Kvernufoss sits nearby and feels calmer. Worth the detour. The short walk filters out casual visitors, and the falls sit in a narrow bowl that makes the water feel close. Svartifoss changes the mood again, because the basalt columns create a natural frame that looks almost carved, and that geometry gives the falls a different kind of strength.
If you want fewer people in frame, Kvernufoss is a strong choice. If you want lines and shape, Svartifoss is the one that stays in your head long after the drive ends.
Black Sand Beaches Where the Horizon Does the Work
Reynisfjara is the place where the coast starts to feel raw. The black sand, the basalt stacks, and the white water line create strong contrast, but the sea deserves more attention than the skyline. Watch the surf. Stay back. Then watch again.
Sneaker waves are real here, so the safest photos usually come from a little farther up the beach than you planned. The higher ground at Dyrhólaey changes the whole frame, because it lets you show the curve of the coast, the cliffs, and the spray without putting the wave at your feet. The sea wins.
For a quick visual reference, the South Iceland in Photos set shows how Reynisfjara, Vík, and the nearby headlands often appear in the same run. The beach around Vík also gives you room to work when the wind is too strong at the main cove.
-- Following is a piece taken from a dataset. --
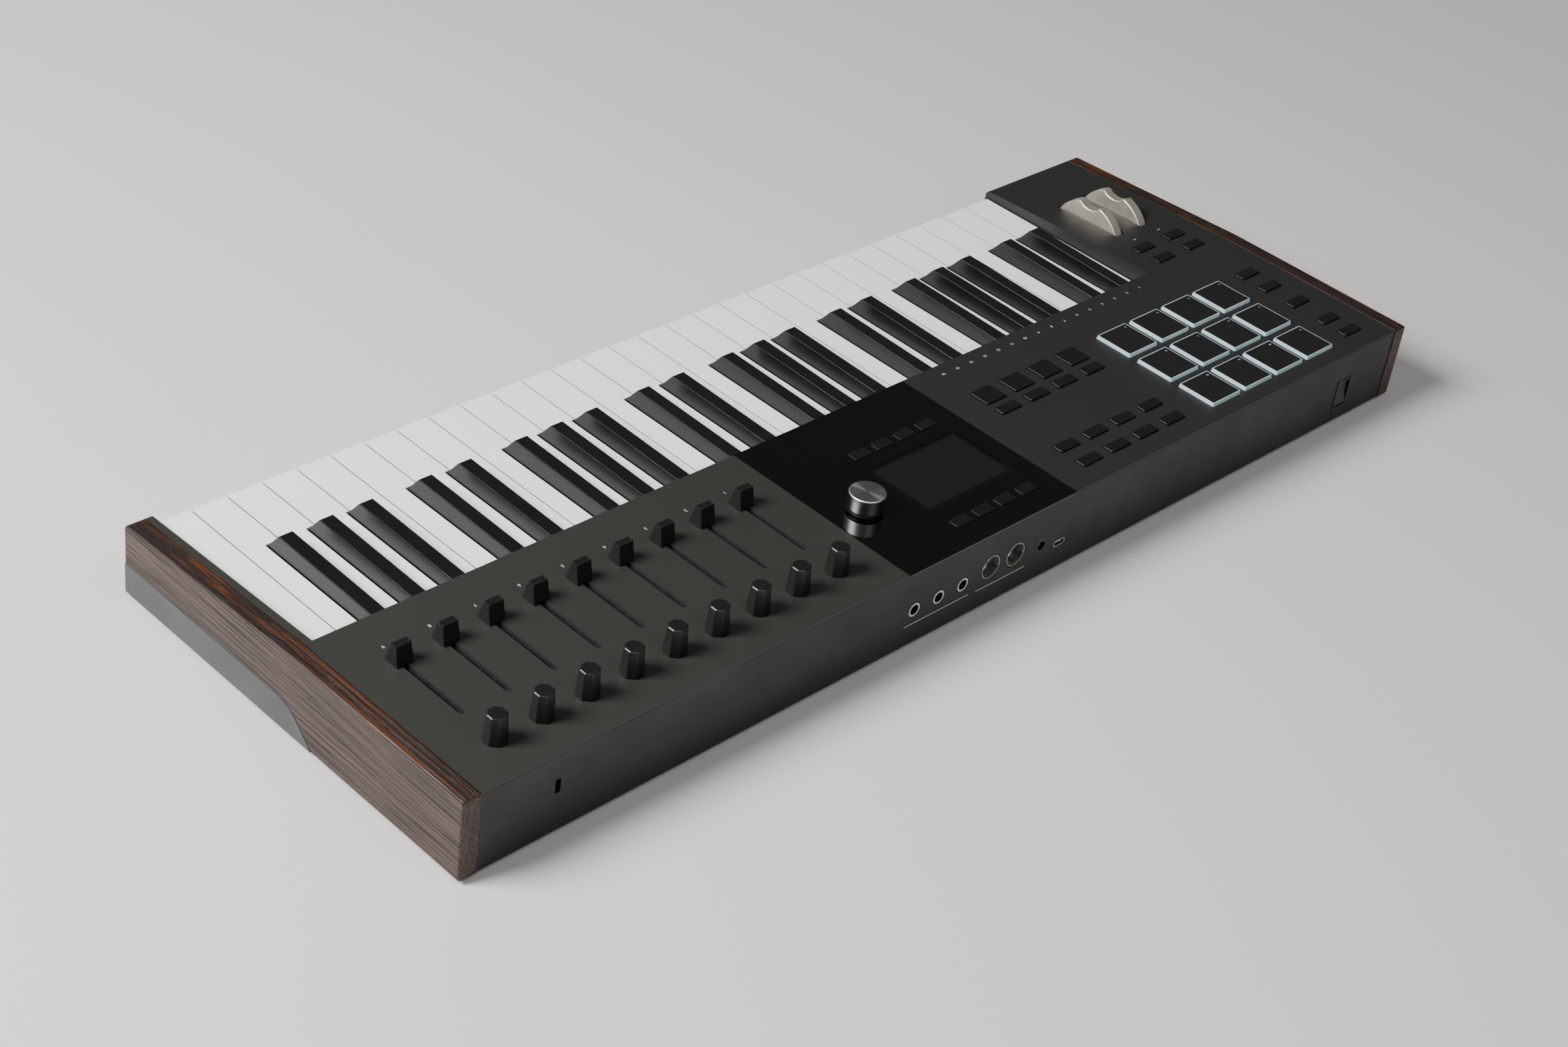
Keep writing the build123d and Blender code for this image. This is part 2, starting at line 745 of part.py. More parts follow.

A wide lens helps here. So does patience. Reynisfjara works best when you stop treating it like a postcard and start treating it like a moving scene, because the waves, clouds, and basalt stacks change the frame every few minutes, sometimes every few seconds.
A Practical Route for Light, Weather, and Gear
If you only have one or two days, start with the waterfalls and leave the coast for the better light. Seljalandsfoss and Skógafoss work well early, when mist is lower and visitor traffic is still light. Reynisfjara and Dyrhólaey often look better later, when the sky picks up texture and the black sand reflects more of it.
Pack light, but pack smart. A wide lens helps at every stop. A mid-range zoom gives you options when a waterfall feels too big for one frame. A microfiber cloth matters more than a second body, because spray can blur a front element in minutes.
- A wide lens.
- A mid-range zoom.
- A microfiber cloth.
- Boots with grip.
Tripods help at dawn, but keep them low on windy cliffs. Keep your steps short on wet rock. Use parking areas as your first scout, not your final frame, because a better angle is often just a few minutes away on foot.
If the forecast looks rough, keep going. Low clouds can make the falls feel larger, and a dull sky can turn into the kind of clean backdrop that makes basalt and white water stand out.
Conclusion
The strongest waterfall and beach photos in Iceland come from timing and patience. The light shifts fast, the weather changes the scene, and that change is what gives the coast its edge.
Leave a little room in the day for waiting. Leave a little room for one extra pull-off too. A rainbow at Skógafoss, a dark wave line at Reynisfjara, or a clean basalt edge at Svartifoss can change the whole frame.
Keep a microfiber cloth in your pocket and watch the surf at Reynisfjara for the exact moment the waves flatten. Would you rather catch the first light on Skógafoss or wait for the tide to pull back at Reynisfjara?